Cette dérive se situe au niveau individuel et sociétal. Et elle est promue ! Dans un tel contexte, la solidarité qui est le trésor du pauvre, est souvent considérée comme contre-productive, contraire à la rationalité financière et économique. Alors que le revenu d’une minorité s’accroît de manière exponentielle, celui de la majorité s’affaiblit. Ce déséquilibre provient d’idéologies promotrices de l’autonomie absolue des marchés et de la spéculation financière, niant ainsi le droit de contrôle aux États chargés pourtant de pourvoir au bien-commun. S’installe une nouvelle tyrannie invisible, parfois virtuelle, qui impose unilatéralement, et sans recours possible, ses lois et ses règles. En outre, l’endettement et le crédit éloignent les pays de leur économie réelle, et les citoyens de leur pouvoir d’achat réel. A cela s’ajoute, si besoin en est, une corruption tentaculaire et une évasion fiscale égoïste qui ont pris des dimensions mondiales. La volonté de puissance et de possession est devenue sans limite.
Derrière cette attitude se cache le refus de l’éthique, le refus de Dieu. Tout comme la solidarité, l’éthique dérange ! Elle est considérée comme contre-productive ; comme trop humaine, car elle relativise l’argent et le pouvoir ; comme une menace, car elle refuse la manipulation et l’assujettissement de la personne. Car l’éthique conduit vers Dieu qui, lui, se situe en-dehors des catégories du marché. Dieu est considéré par ces financiers, économistes et politiques, comme étant incontrôlable, dangereux même puisqu’il appelle l’homme à sa réalisation plénière et à l’indépendance des esclavages de tout genre. L’éthique - une éthique non idéologique naturellement - permet, à mon avis, de créer un équilibre et un ordre social plus humains. En ce sens, j’encourage les maîtres financiers et les gouvernants de vos pays, à considérer les paroles de saint Jean Chrysostome : « Ne pas faire participer les pauvres à ses propres biens, c’est les voler et leur enlever la vie. Ce ne sont pas nos biens que nous détenons, mais les leurs » (Homélie sur Lazare, 1, 6 : PG 48, 992D).

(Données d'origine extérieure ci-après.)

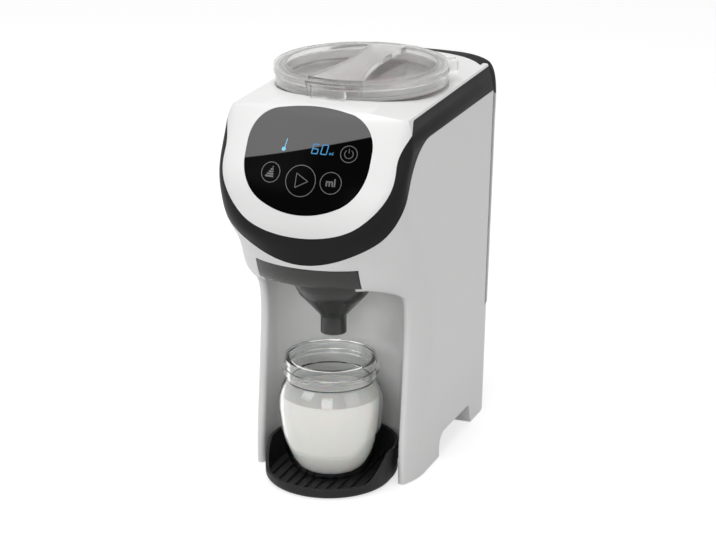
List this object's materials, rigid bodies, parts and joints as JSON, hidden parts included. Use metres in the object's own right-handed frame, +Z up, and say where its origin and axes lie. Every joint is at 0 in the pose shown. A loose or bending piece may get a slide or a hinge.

Chers ambassadeurs, il serait souhaitable de réaliser une réforme financière qui soit éthique et qui entraînerait à son tour une réforme économique salutaire pour tous. Celle-ci demanderait toutefois un changement courageux d’attitude des dirigeants politiques. Je les exhorte à faire face à ce défi, avec détermination et clairvoyance, en tenant certes compte de la particularité de leurs contextes. L’argent doit servir et non pas gouverner ! Le pape aime tout le monde : les riches comme les pauvres. Mais le pape a le devoir au nom du Christ, de rappeler au riche qu’il doit aider le pauvre, le respecter, le promouvoir. Le pape appelle à la solidarité désintéressée, et à un retour de l’éthique pour l’humain dans la réalité financière et économique.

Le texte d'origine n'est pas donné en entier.